En la dinastía T'ang, Sou-Ngo relata cómo Hiuan Kiai desapareció en una de las islas de piedra de los Bienaventurados que se representaba en un panel de la corte. Con el fin de contarle al emperador cuánta belleza y cuánta fealdad albergaba la isla, Hiuan Kiai dio un salto en el aire, inició un viaje hacia lo pequeño, redujo más y más su tamaño, y encontró la manera de entrar en el paisaje de la piedra, y de vivir en esa escala. Nunca regresó.
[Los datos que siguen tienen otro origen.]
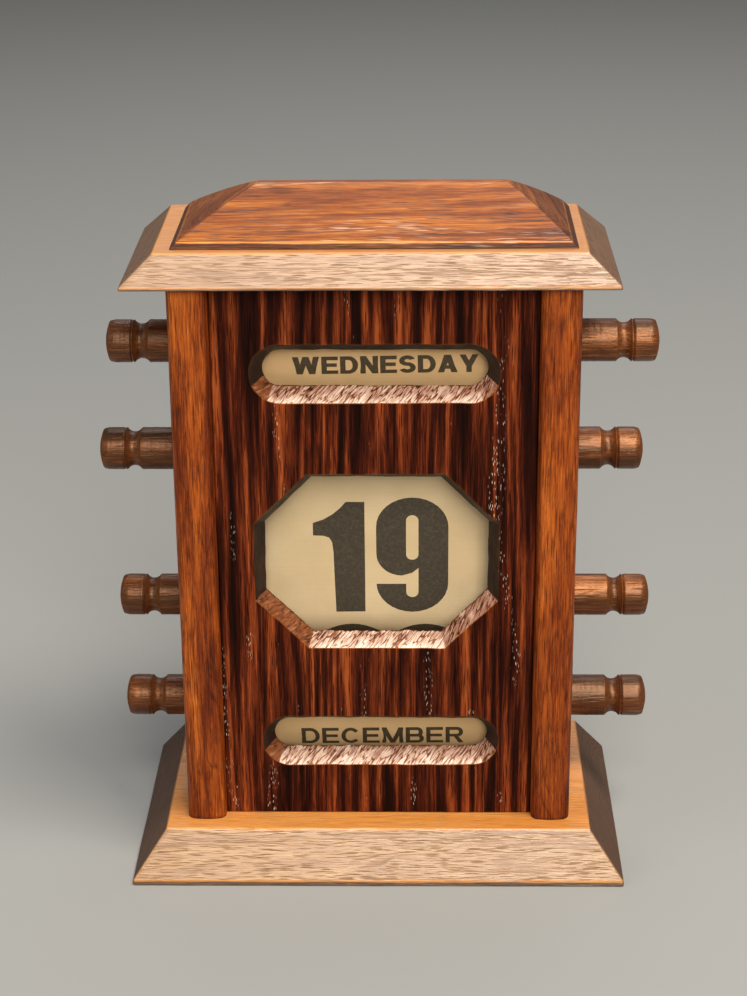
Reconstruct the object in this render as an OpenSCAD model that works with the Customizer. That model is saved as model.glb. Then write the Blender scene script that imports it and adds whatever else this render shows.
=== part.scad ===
// Perpetual desk calendar: a small wooden case with three windows and four turned rollers.
// The top roller carries a drum with the days, the bottom one a drum with the months.
// The two middle rollers wind the date scroll past the octagonal window.
// Millimetres. X runs along the rollers, -Y is the front, +Z is up.
// The origin is the middle of the underside of the base.

/* [Base plinth] */
// Width of the base at its foot
base_w = 127.8; // [112:0.2:140]
// Depth of the base at its foot
base_d = 73.4; // [66:0.2:90]
// Height of the base
base_h = 13.5; // [11:0.1:20]
// Height of the upright lip under the bevel
base_lip_h = 1.6; // [0.8:0.1:4]
// Inward run of the bevel at each end
base_bevel_x = 8.7; // [4:0.1:12]
// Inward run of the bevel at the front and at the back
base_bevel_y = 6.5; // [3:0.1:9]

/* [Case] */
// Width over the two side boards
case_w = 100; // [90:0.5:106]
// Depth from the front edges of the side boards to the outside of the back
case_d = 51.4; // [48:0.1:56]
// Height of the case between the base and the cornice
case_h = 144.8; // [140:0.2:170]
// Thickness of each side board
side_t = 10; // [7:0.1:12]
// Rounding of the two corners of a side board's front edge
nose_r = 2.8; // [1:0.1:3.4]
// Radius of the shallow crown across a side board's front edge
nose_crown_r = 16; // [9:0.5:40]
// Thickness of the front panel
panel_t = 5; // [3:0.1:7]
// How far the front panel lies behind the front edges of the side boards
panel_setback = 3.7; // [3:0.1:6]
// Thickness of the back panel
back_t = 4; // [3:0.1:6]

/* [Windows] */
// Width of the day and month slots at the back of the panel
slot_w = 55.5; // [40:0.5:66]
// Height of the day slot at the back of the panel
day_slot_h = 9.2; // [6:0.1:13]
// Height of the month slot at the back of the panel
month_slot_h = 8.3; // [6:0.1:13]
// How much wider each edge of a slot is at the front than at the back
slot_splay = 2.9; // [0.5:0.1:3.4]
// How far each slot's middle lies below its roller's axis
slot_drop = 0.3; // [0:0.1:2]
// Sideways shift of the month slot, as it is cut
month_slot_shift = 0.7; // [-1.5:0.1:1.5]
// Width of the octagonal date window at the back of the panel
date_win_w = 56.5; // [44:0.5:66]
// Height of the octagonal date window at the back of the panel
date_win_h = 42.7; // [34:0.1:48]
// Length that each corner of the octagon takes off its two sides
date_win_cut = 12; // [6:0.1:16]
// How much wider each edge of the octagon is at the front than at the back
octagon_splay = 2.5; // [0.5:0.1:3]
// Height of the month roller's axis above the base
month_up = 21.8; // [21:0.1:24]
// Depth of the day roller's axis below the cornice
day_down = 22.3; // [21:0.1:25]
// How far the date window's middle lies below the middle of its two rollers
date_win_drop = 0.4; // [0:0.1:2]

/* [Rollers] */
// Diameter of every roller
roller_dia = 11; // [8:0.1:12]
// Length of each turned knob outside the case
knob_out = 20.2; // [15:0.1:26]
// Distance from the end of a knob to the middle of its cove
cove_from_end = 9.2; // [7:0.1:11]
// Width of the cove at the surface
cove_w = 3.8; // [2:0.1:5]
// Depth of the cove
cove_depth = 1.05; // [0.4:0.05:1.6]
// Rounding of the corner at the end of a knob
knob_round = 2.4; // [1:0.1:3.4]
// Radius of the shallow dome on a knob's end
knob_dome_r = 13; // [9:0.5:40]
// Sideways shift of the day roller in its end play
day_shift = 1.4; // [-2:0.1:2]
// Sideways shift of the upper date roller
date_upper_shift = -1.7; // [-2:0.1:2]
// Sideways shift of the lower date roller
date_lower_shift = 1.4; // [-2:0.1:2]
// Sideways shift of the month roller
month_shift = 1.7; // [-2:0.1:2]
// End play on each side between a drum and the side board
end_play = 2.5; // [2.2:0.1:4]

/* [Drums and bands] */
// Gap between the day and month bands and the back of the front panel
drum_front_gap = 4.5; // [3:0.1:7]
// Gap between the same bands and the back panel
drum_back_gap = 2.2; // [1.5:0.1:4]
// Thickness of the printed day and month bands
band_t = 0.3; // [0.2:0.05:0.6]
// Bare wood at each end of a drum, beside its band
band_margin = 1.5; // [0.5:0.1:4]
// Chamfer on the ends of drums and cores
drum_chamfer = 0.6; // [0.2:0.1:1]
// Diameter of the pins that hold a drum or core to its roller
pin_dia = 2; // [1:0.1:2.6]
// Distance between the two pins of a drum or core
pin_spacing = 46; // [30:0.5:56]

/* [Date scroll] */
// Width of the cloth scroll
scroll_w = 70; // [60:0.5:71]
// Thickness of the cloth, with the paper that is printed on it
scroll_t = 0.2; // [0.12:0.01:0.24]
// Distance between two numbers on the scroll
date_pitch = 38; // [30:0.1:40]
// Date that shows in the window
shown_date = 19; // [10:1:22]
// Blank cloth at each end of the scroll
scroll_leader = 60; // [30:1:100]
// Diameter of the wooden cores that the scroll is wound on
date_core_dia = 18; // [15:0.1:19]
// Gap between the upper date roll, with all of the scroll on it, and the day band
upper_roll_gap = 0.6; // [0.4:0.1:3]
// Gap between the lower date roll, with all of the scroll on it, and the month band
lower_roll_gap = 1.3; // [0.6:0.1:4]
// Running gap between the free cloth and the rolls that it leaves
web_gap = 0.3; // [0.2:0.05:0.4]
// How far round each roll the free cloth is drawn
web_curl = 60; // [20:5:80]

/* [Cornice and roof] */
// Width of the cornice slab at its lip
slab_w = 119.8; // [112:0.2:130]
// Depth of the cornice slab at its lip
slab_d = 55.2; // [54:0.2:70]
// Height of the cornice slab
slab_h = 8.1; // [6:0.1:12]
// Thickness of the slab's thin lip
slab_lip_h = 0.8; // [0.4:0.1:2]
// Inward run of the slab's bevel at each end
slab_bevel_x = 7.9; // [4:0.1:9]
// Inward run of the slab's bevel at the front and at the back
slab_bevel_y = 4.5; // [2:0.1:5]
// Sideways shift of the slab on the case, as it is glued
slab_shift = -0.9; // [-1.5:0.1:1.5]
// Width of the flat ledge that a centred slab leaves at each end of the roof cap
ledge_x = 2.9; // [1.6:0.1:4]
// Width of the ledge at the front and at the back
ledge_y = 3; // [0.6:0.1:4]
// Height of the roof cap
cap_h = 11.7; // [8:0.1:16]
// Height of the small riser at the foot of the cap
cap_riser_h = 1.7; // [0.8:0.1:3]
// How far the riser leans in at each end
cap_riser_in_x = 1.7; // [0:0.1:2.4]
// How far it leans in at the front and at the back, where it is almost upright
cap_riser_in_y = 0.2; // [0:0.1:2]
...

Así son los Inmortales, los que tienen el poder de desaparecer.
Los taoístas realizaban muchos viajes al interior de las piedras, y sabían habitar en los paisajes donde, como nos dice Caillois, los cuerpos perfectamente erguidos no proyectan sombra alguna, ni la voz es devuelta por el eco.
La palabra poética, resucitada de esa desaparición, dialoga con el insecto que, preso en la resina, desencadenó un día el nacimiento del ámbar.
Puede también el poeta hacer que los sentimientos se petrifiquen por la magia de su palabra: no escribir amor en piedra, sino, como Ovidio en sus prodigiosas metamorfosis, petrificar el sentimiento, hacer que el amor que está presente en la boca, en la expresión de las manos o en la mirada del que ama, cristalice para siempre.
O, como en la doble metamorfosis de Níobe, a quien el dolor de perder, una a una, a todas sus hijas, primero petrifica -ojos inmóviles, lengua helada, paladar, venas, "incluso dentro de sus entrañas es una piedra"- y, luego, envuelta en un remolino de poderoso viento y arrastrada a la cumbre de un monte, licúa. "E incluso ahora el mármol hace manar lágrimas", escribe Ovidio.
Introducir dolor en la piedra hasta hacerla llorar, con lágrimas humanas. Poner ojos donde no los había, la palabra poética.